As the door opens, cold air fills the plane. The noise from the engine, already emitting a high decibel level, more than doubles once this occurs. I expect the sound to diminish upon exiting the plane; instead, it dramatically increases. Now in free fall, I am met with a tidal wave of sensations. The sound continues to increase as the cold air envelopes my body, causing my hands to feel frigid as a result. It would take six hours before the tingling in my fingers abated. There is no scale for the height so a sensation of falling is absent, replaced instead by a feeling of flying. I strangely perceive I am without peripheral vision, while discovering I am unable to speak. I can breathe, but making a sound is impossible, not that it would be heard in the cacophony of descent. Meanwhile, the heartbeat of my tandem flight instructor never changed. After more than 7,000 jumps, it must all be in a day's work.
Those twelve minutes did so much more than simply allow me to check off an item on the bucket list. Eight years ago, after the accident that left my son Samuel burned by sulfuric acid, our family felt as if we were in free fall over uncharted territory. Searching for medical professionals capable of understanding anything about chemical burns seemed like futile effort. Law enforcement officials, possessing a lack of understanding regarding local and national laws along with an inability to act, left us with a sense of injustice and distrust of the system. Navigating a school system ill-equipped to support my student and filled with dangers for which we were not prepared was utterly bewildering. Harsh judgments, criticism and lack of compassion from people we knew, only served to take our breath away. And ultimately, I believed my faith to be the sustenance relied upon during the darkest hours.
In the free fall of adversity, when my senses were on overload, it was God that held on to us. It failed to be the other way around. I possessed the illusion that in my faith, I clung to a Savior who not only provided salvation but comfort and guidance in daily living. In reality, my hands failed to make a fist to even grab ahold. When I could not see the future, much less all that was happening around me, it was not required. I simply needed to trust. In the roar of the turbulence of our lives in those days - when so much commotion of disquietude made it difficult to hear - there was golden opportunity. To lean in and feel the heartbeat of God. The pulse that never changes despite the shock and surprise perceived in the chaos life can throw our way. So when the high winds of hardship begin to gather on the horizon, I try to remember to find the steady throb of God; and, if I cannot hear, draw in close to feel. It is the one thing that will not change.

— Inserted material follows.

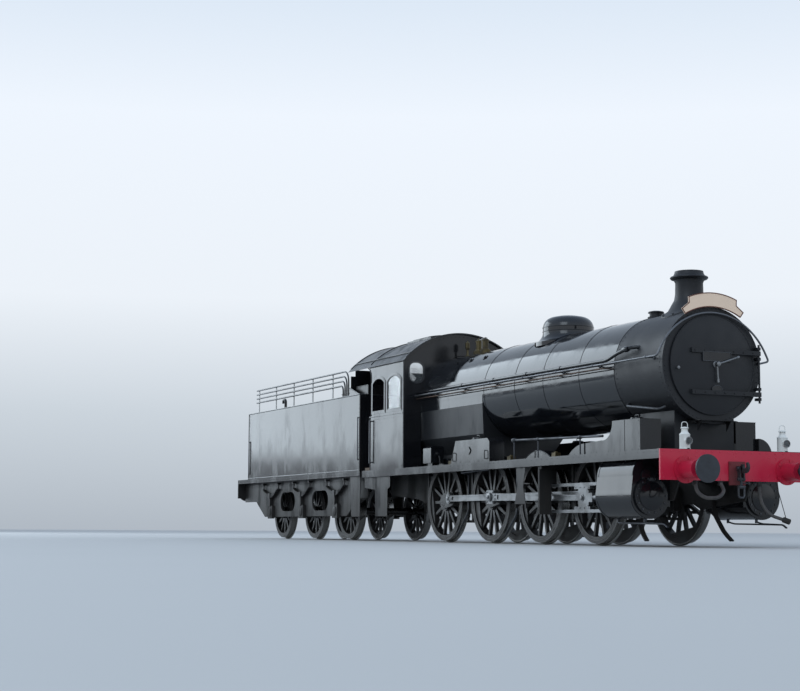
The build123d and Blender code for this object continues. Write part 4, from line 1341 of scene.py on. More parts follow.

Just three weeks later the opportunity to practice the lesson presented itself in a two-thirty in the morning solo trip to the Emergency Room. Expecting a dramatically different outcome than being told the operating room was the next stop and that my life depended on it was more of a surprise. The flurry of activity, the crazy comedy of my family rushing to the scene, new acquaintances and meeting up with a client who turned out to be an Operating Room Nurse inviting all her friends to meet me in the elegance of my new found hospital attire - all made for great storytelling. Regardless of the tumult of those minutes, there was that opportunity to lean in. Beneath the noise, the people and the chaos, there was that steady cadence. Did my heartbeat change? My family will tell you how unlikely that would be, but you would have to ask those seriously keeping track. I can tell you the heartbeat of God did not. Yesterday, today and tomorrow. I am learning to count on it.